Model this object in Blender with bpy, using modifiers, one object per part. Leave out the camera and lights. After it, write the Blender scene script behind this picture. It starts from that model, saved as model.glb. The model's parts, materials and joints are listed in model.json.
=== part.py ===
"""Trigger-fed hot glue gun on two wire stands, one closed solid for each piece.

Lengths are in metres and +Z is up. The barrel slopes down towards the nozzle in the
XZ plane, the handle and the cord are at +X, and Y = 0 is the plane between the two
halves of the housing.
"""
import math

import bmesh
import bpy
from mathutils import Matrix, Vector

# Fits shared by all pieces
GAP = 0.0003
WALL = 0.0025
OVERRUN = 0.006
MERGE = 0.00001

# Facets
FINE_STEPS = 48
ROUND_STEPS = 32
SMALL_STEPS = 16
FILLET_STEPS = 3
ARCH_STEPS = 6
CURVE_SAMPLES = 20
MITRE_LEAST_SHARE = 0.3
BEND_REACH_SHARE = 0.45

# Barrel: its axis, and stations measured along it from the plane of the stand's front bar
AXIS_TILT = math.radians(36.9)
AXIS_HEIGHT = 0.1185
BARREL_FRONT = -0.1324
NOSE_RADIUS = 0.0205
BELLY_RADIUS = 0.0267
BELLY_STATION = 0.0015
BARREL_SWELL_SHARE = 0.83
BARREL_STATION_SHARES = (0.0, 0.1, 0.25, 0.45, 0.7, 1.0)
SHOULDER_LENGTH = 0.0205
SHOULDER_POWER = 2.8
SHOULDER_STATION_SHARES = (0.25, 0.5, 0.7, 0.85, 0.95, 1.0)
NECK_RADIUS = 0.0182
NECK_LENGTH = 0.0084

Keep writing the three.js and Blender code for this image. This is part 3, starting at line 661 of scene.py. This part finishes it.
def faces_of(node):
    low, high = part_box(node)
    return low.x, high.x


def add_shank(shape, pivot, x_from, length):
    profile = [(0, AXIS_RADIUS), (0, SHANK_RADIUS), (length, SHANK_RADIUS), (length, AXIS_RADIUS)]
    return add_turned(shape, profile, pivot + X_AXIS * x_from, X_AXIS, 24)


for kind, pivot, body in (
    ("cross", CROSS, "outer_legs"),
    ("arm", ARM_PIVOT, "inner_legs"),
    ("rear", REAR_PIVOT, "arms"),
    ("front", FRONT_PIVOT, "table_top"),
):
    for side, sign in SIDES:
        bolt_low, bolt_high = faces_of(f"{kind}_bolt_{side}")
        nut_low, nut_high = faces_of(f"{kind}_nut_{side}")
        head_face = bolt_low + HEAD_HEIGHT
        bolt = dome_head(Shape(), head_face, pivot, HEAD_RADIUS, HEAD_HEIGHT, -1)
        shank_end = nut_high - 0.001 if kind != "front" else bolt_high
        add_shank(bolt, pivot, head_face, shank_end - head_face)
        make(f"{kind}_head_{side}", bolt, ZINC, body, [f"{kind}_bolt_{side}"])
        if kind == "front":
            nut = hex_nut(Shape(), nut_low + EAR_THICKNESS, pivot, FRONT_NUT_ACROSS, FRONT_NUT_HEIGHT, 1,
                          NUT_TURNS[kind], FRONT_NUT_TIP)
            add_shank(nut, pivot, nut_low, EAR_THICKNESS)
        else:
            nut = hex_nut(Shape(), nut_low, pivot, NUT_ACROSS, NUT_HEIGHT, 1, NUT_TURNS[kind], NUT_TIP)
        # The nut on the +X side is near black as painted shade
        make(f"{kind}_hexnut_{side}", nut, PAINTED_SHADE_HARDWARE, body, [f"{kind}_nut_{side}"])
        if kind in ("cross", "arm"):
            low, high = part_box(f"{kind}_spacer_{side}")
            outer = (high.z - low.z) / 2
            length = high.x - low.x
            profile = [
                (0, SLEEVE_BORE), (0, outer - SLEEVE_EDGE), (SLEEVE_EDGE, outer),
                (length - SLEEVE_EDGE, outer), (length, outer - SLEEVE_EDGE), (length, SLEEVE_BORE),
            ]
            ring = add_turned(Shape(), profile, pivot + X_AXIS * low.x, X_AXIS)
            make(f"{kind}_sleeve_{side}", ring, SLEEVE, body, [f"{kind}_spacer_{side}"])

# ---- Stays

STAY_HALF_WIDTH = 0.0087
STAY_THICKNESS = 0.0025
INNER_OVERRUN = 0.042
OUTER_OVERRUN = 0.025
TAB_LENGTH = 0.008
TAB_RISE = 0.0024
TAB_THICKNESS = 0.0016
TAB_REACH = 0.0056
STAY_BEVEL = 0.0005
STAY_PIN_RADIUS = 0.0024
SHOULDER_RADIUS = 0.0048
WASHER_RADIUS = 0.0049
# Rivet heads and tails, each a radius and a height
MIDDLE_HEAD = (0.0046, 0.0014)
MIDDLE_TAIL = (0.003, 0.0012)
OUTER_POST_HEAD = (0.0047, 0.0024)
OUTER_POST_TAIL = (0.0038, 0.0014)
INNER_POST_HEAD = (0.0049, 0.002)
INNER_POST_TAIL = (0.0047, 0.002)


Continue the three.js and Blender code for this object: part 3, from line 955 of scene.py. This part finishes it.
————————
Work to be completed >> Please reproduce exactly the lines above, beginning with the first and ending with the line that contains "return add_turned(shape, profile, pivot", and include nothing outside that range.

Full answer >>
Model this object in Blender with bpy, using modifiers, one object per part. Leave out the camera and lights. After it, write the Blender scene script behind this picture. It starts from that model, saved as model.glb. The model's parts, materials and joints are listed in model.json.
=== part.py ===
"""Trigger-fed hot glue gun on two wire stands, one closed solid for each piece.

Lengths are in metres and +Z is up. The barrel slopes down towards the nozzle in the
XZ plane, the handle and the cord are at +X, and Y = 0 is the plane between the two
halves of the housing.
"""
import math

import bmesh
import bpy
from mathutils import Matrix, Vector

# Fits shared by all pieces
GAP = 0.0003
WALL = 0.0025
OVERRUN = 0.006
MERGE = 0.00001

# Facets
FINE_STEPS = 48
ROUND_STEPS = 32
SMALL_STEPS = 16
FILLET_STEPS = 3
ARCH_STEPS = 6
CURVE_SAMPLES = 20
MITRE_LEAST_SHARE = 0.3
BEND_REACH_SHARE = 0.45

# Barrel: its axis, and stations measured along it from the plane of the stand's front bar
AXIS_TILT = math.radians(36.9)
AXIS_HEIGHT = 0.1185
BARREL_FRONT = -0.1324
NOSE_RADIUS = 0.0205
BELLY_RADIUS = 0.0267
BELLY_STATION = 0.0015
BARREL_SWELL_SHARE = 0.83
BARREL_STATION_SHARES = (0.0, 0.1, 0.25, 0.45, 0.7, 1.0)
SHOULDER_LENGTH = 0.0205
SHOULDER_POWER = 2.8
SHOULDER_STATION_SHARES = (0.25, 0.5, 0.7, 0.85, 0.95, 1.0)
NECK_RADIUS = 0.0182
NECK_LENGTH = 0.0084

Keep writing the three.js and Blender code for this image. This is part 3, starting at line 661 of scene.py. This part finishes it.
def faces_of(node):
    low, high = part_box(node)
    return low.x, high.x


def add_shank(shape, pivot, x_from, length):
    profile = [(0, AXIS_RADIUS), (0, SHANK_RADIUS), (length, SHANK_RADIUS), (length, AXIS_RADIUS)]
    return add_turned(shape, profile, pivot + X_AXIS * x_from, X_AXIS, 24)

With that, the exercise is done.